Adaptations and the Optimal Viewing Order
The timeline’s complexity extends to its screen adaptations, which can overwhelm newcomers. The recommended order for full comprehension is: Fate/stay Night (2006) by Studio Deen, despite its flaws, as it covers the base story; then Fate/stay Night: Unlimited Blade Works (2014-2015) by Ufotable; and finally the Heaven’s Feel film trilogy. Some suggest starting with the prequel Fate/Zero, but this spoils critical revelations from Heaven’s Feel and should be watched after completing all three main routes. The video game originals—with fan translations for the PC version—remain the most comprehensive experience, preserving the internal monologues that anime cannot capture. For those who prefer a hybrid approach, reading the Seiko Project translation of the visual novel while supplementing with anime provides the deepest insight.

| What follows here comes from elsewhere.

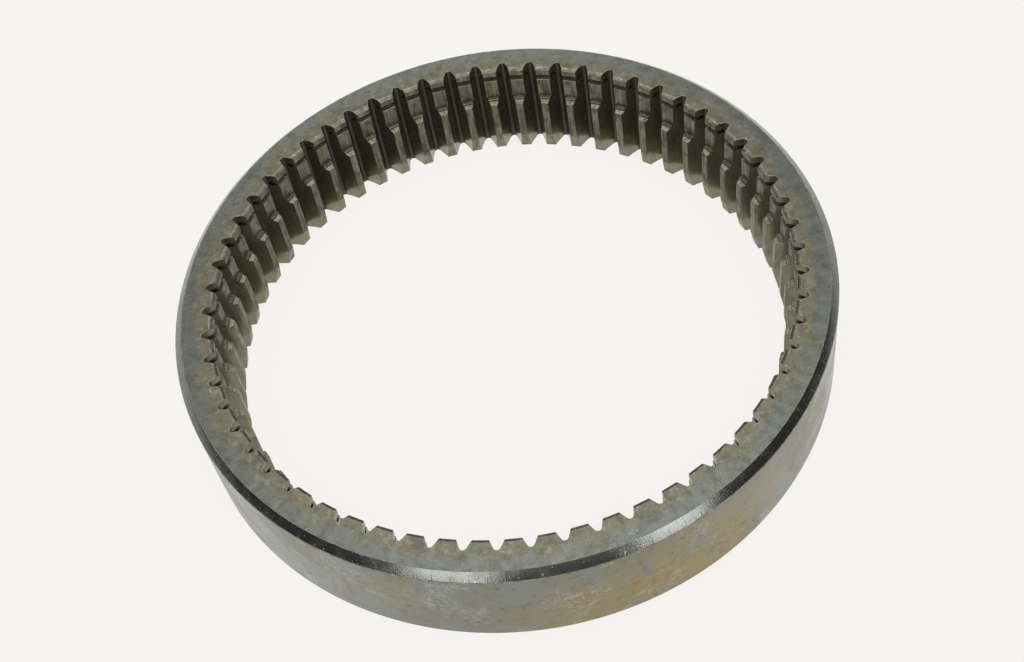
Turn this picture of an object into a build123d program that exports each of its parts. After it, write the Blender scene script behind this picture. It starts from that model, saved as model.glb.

The Timeline’s Enduring Impact
The Fate/stay Night timeline is more than a series of alternate stories; it’s a meditation on how circumstances shape character. By revisiting the same war from three angles, the narrative reveals that there is no single correct path—only the one we choose and the consequences we accept. Shirou Emiya can be a starry-eyed knight, a resolute idealist, or a broken lover, and each version feels fully realized because of the interconnections between arcs. The Holy Grail War itself becomes a crucible, burning away hubris to expose what individuals truly value. Whether approached through the original visual novel, the anime adaptations, or the vast expanded universe that includes spin-offs like Today’s Menu for the Emiya Family, the foundational tri-arc structure ensures that every encounter with Fuyuki City reveals something new, binding fans together in a shared journey across infinite possibilities.